Why would the utilities not want to be measured on increasing security? It's about liability. If you admit there's a security problem, or even a security metric, then you have admitted liability—and when the power goes out and the root cause is traced to a cyber attack, the large users who have been inconvenienced will sue to recover what production they lost and what damages they suffered.
If the utilities treat the idea of cybersecurity as a regulatory compliance issue, not only are they not admitting that they might have liability, but also they can use the very fact of compliance as a defense against liability claims.
Meanwhile, what about making our power grid more secure? Since NERC is the regulatory body, as well as the trade association, it really doesn't have any reason to do that, and nobody to tell it to do it either. Congress doesn't look like it is going to do anything anytime soon, so NERC is in the clear until the lights go out.

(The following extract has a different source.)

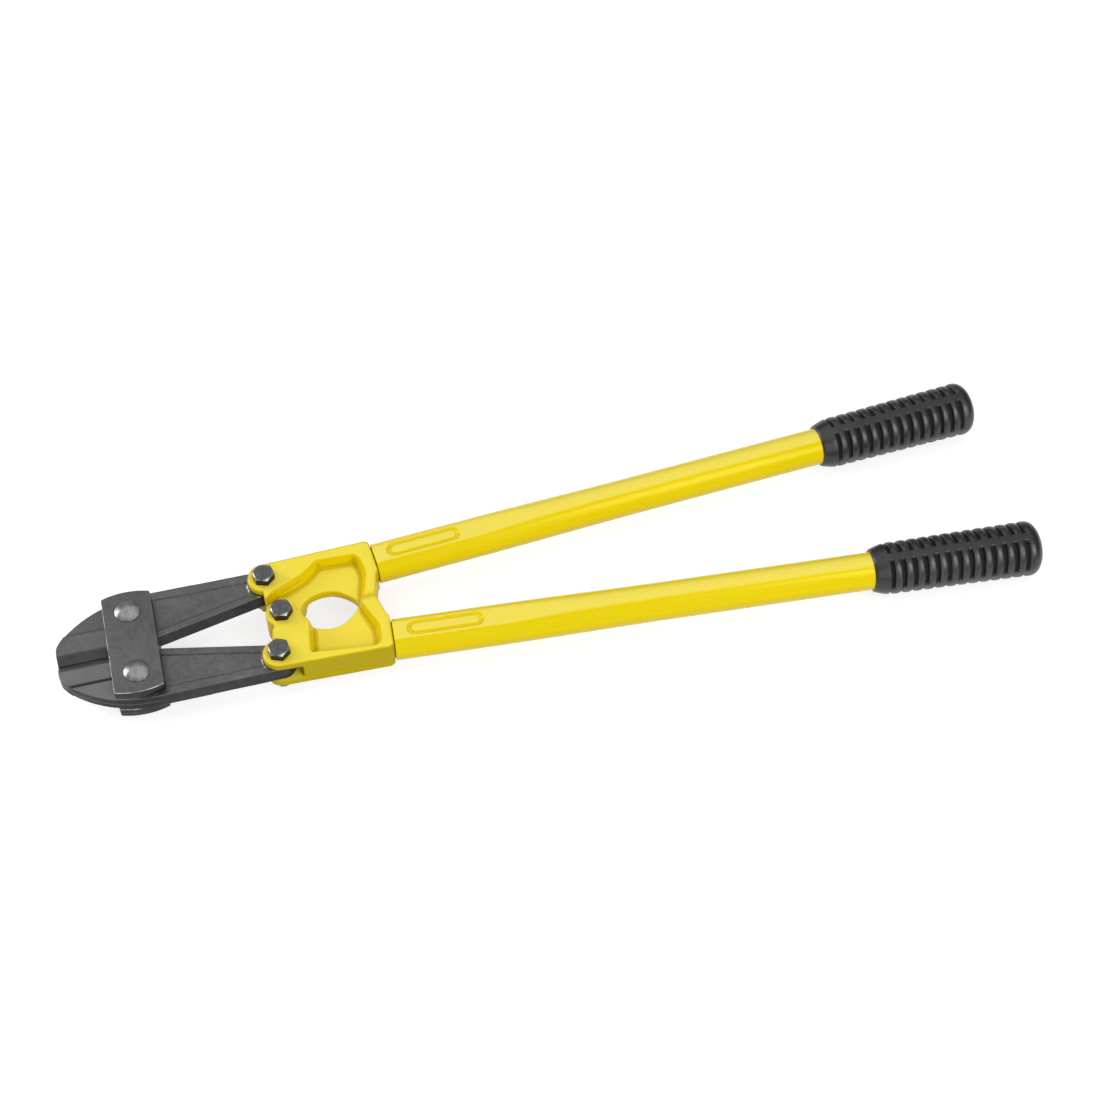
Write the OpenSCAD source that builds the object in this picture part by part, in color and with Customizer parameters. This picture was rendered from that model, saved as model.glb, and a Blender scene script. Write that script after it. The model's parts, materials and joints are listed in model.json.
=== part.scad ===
// Bolt cutter, 24 inch class: two forged blades between strap plates, driven through
// two cast handle ends that share a centre pivot, on steel tube handles with rubber grips.
// The origin is on the centre pivot's axis, at the level of the bolt ends that the tool
// lies on. +X runs from the pivot to the grips, +Y to the upper handle, +Z up.
// The upper handle and blade are modelled; the lower ones are the same pieces turned
// over about the X axis.

/* [Head] */
// Distance from the centre pivot back to the two jaw pivots
jaw_pivot_x = 95.5; // [88:0.5:110]
// Distance of each jaw pivot from the centre line
jaw_pivot_y = 23.5; // [21:0.5:28]
// Distance from the centre pivot to the blunt nose of the jaws
nose_x = 144.5; // [138:0.5:170]
// Thickness of the forged blades
blade_t = 11; // [8:0.5:14]
// Thickness of each strap plate
strap_t = 7.75; // [5:0.25:10]
// Width of the strap plates, along the tool
strap_w = 31.5; // [24:0.5:34]
// Length of the strap plates at their corners, across the tool
strap_l = 73; // [66:1:80]
// Rise of the curved strap ends beyond the corners
strap_crown = 2.6; // [1:0.1:5]
// Radius of the round eye at each blade's tail
eye_r = 9.5; // [8:0.25:10]
// Depth of the forged pockets in the blade arms
arm_pocket_d = 0.9; // [0.3:0.1:2]

/* [Castings] */
// Distance from the centre pivot back to the two blade pivots
blade_pivot_x = 6.5; // [4:0.5:9]
// Distance of each blade pivot from the centre line
blade_pivot_y = 30; // [28:0.5:33]
// Full thickness of the cast handle ends
cast_t = 22.5; // [20:0.5:28]
// Thickness of the web inside the cast pockets
web_t = 7; // [4:0.5:9]
// Radius of the cast ear around each blade pivot
ear_r = 10.8; // [10.4:0.2:12.4]
// Radius of the centre pivot's hub
hub_r = 10.4; // [9:0.2:11]
// Distance along the handle at which the casting ends and the tube starts
cast_end = 66; // [62:1:76]
// Centre of the window between the castings
window_x = 31; // [30:0.5:33]
// Length of the window
window_l = 37; // [30:1:38]
// Width of the window
window_w = 28.6; // [20:1:30]

/* [Handles] */
// Angle of each handle to the centre line when closed
handle_angle = 4.3; // [2:0.1:7]
// Distance of the handle's axis from the centre pivot, measured across the tool
handle_offset = 26.1; // [24:0.5:29]
// Outside diameter of the handle tubes
tube_d = 25; // [22:0.5:30]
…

Joe Weiss, our "Unfettered" cybersecurity blogger, said in a recent post that he believes the way to increased security in the utility sector isn't through NERC or government regulation, but through the insurance companies.
Joe wrote, "The insurance companies that ensure industrial facilities are struggling to understand the new cyber risk as it is different from other risks already insured. When the insurance company ensures a company or a facility, they do not assume that key pieces of equipment or key facilities will not have threats addressed. Yet that is precisely what the NERC CIPs do. They allow the utilities to exclude facilities, equipment, communications, etc. from any cyber inspection."
Once the insurance companies understand this, they will push for real cybersecurity measured by increased security, rather than by regulatory compliance. When the lights go out, the insurance companies are the ones that pay.
Currently, the penetration of cyber insurance in the private sector is very low (less than 20% of companies) and centered on enterprise security, not industrial control systems. It's even lower in the public sector. What this means is that the insurance companies don't understand the risks they are being asked to insure against. When they do, regulatory compliance instead of real security just won't cut it.
I think Joe is right. It may be that the "free market" will work better than any other way to improve security in the power utility industries. I sure hope so. I also own a very large generator.